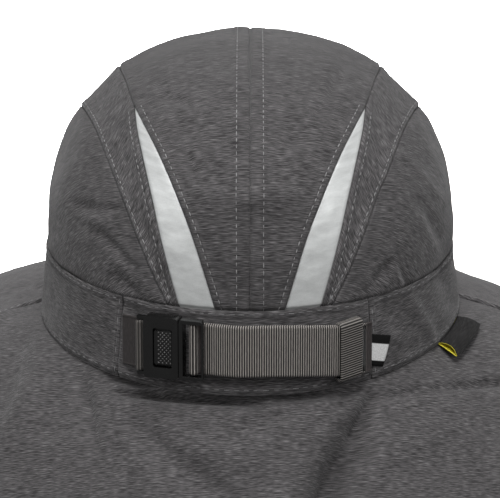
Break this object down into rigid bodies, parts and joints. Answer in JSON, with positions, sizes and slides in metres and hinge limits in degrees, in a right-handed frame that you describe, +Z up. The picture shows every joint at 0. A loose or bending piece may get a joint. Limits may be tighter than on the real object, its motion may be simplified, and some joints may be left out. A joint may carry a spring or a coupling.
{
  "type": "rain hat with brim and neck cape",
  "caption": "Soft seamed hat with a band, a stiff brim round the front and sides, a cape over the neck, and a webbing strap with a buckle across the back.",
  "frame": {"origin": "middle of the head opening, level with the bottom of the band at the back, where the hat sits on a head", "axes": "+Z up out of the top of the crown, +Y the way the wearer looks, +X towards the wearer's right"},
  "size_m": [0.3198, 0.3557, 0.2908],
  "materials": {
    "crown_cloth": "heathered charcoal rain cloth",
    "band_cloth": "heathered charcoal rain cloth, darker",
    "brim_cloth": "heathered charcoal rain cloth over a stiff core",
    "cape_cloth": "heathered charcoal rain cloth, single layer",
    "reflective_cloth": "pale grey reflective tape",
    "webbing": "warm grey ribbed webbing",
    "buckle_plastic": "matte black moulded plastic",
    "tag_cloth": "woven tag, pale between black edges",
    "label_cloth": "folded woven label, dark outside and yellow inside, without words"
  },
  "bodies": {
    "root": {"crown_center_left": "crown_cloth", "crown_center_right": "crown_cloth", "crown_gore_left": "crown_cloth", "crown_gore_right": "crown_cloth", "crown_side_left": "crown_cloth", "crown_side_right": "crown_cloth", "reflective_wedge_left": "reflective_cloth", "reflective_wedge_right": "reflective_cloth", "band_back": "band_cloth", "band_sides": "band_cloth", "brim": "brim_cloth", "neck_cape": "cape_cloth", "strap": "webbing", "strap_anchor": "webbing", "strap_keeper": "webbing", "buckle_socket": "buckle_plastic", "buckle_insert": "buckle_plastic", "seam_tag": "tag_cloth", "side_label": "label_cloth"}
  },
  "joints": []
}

════════════════

[TASK PROMPT]: Reproduce the entire listing word for word.

[WRITTEN ANSWER]:
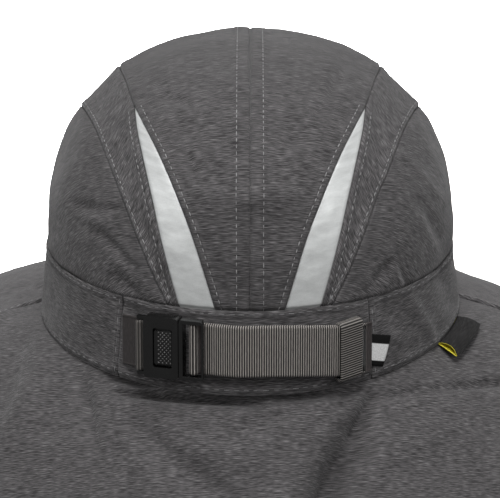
Break this object down into rigid bodies, parts and joints. Answer in JSON, with positions, sizes and slides in metres and hinge limits in degrees, in a right-handed frame that you describe, +Z up. The picture shows every joint at 0. A loose or bending piece may get a joint. Limits may be tighter than on the real object, its motion may be simplified, and some joints may be left out. A joint may carry a spring or a coupling.
{
  "type": "rain hat with brim and neck cape",
  "caption": "Soft seamed hat with a band, a stiff brim round the front and sides, a cape over the neck, and a webbing strap with a buckle across the back.",
  "frame": {"origin": "middle of the head opening, level with the bottom of the band at the back, where the hat sits on a head", "axes": "+Z up out of the top of the crown, +Y the way the wearer looks, +X towards the wearer's right"},
  "size_m": [0.3198, 0.3557, 0.2908],
  "materials": {
    "crown_cloth": "heathered charcoal rain cloth",
    "band_cloth": "heathered charcoal rain cloth, darker",
    "brim_cloth": "heathered charcoal rain cloth over a stiff core",
    "cape_cloth": "heathered charcoal rain cloth, single layer",
    "reflective_cloth": "pale grey reflective tape",
    "webbing": "warm grey ribbed webbing",
    "buckle_plastic": "matte black moulded plastic",
    "tag_cloth": "woven tag, pale between black edges",
    "label_cloth": "folded woven label, dark outside and yellow inside, without words"
  },
  "bodies": {
    "root": {"crown_center_left": "crown_cloth", "crown_center_right": "crown_cloth", "crown_gore_left": "crown_cloth", "crown_gore_right": "crown_cloth", "crown_side_left": "crown_cloth", "crown_side_right": "crown_cloth", "reflective_wedge_left": "reflective_cloth", "reflective_wedge_right": "reflective_cloth", "band_back": "band_cloth", "band_sides": "band_cloth", "brim": "brim_cloth", "neck_cape": "cape_cloth", "strap": "webbing", "strap_anchor": "webbing", "strap_keeper": "webbing", "buckle_socket": "buckle_plastic", "buckle_insert": "buckle_plastic", "seam_tag": "tag_cloth", "side_label": "label_cloth"}
  },
  "joints": []
}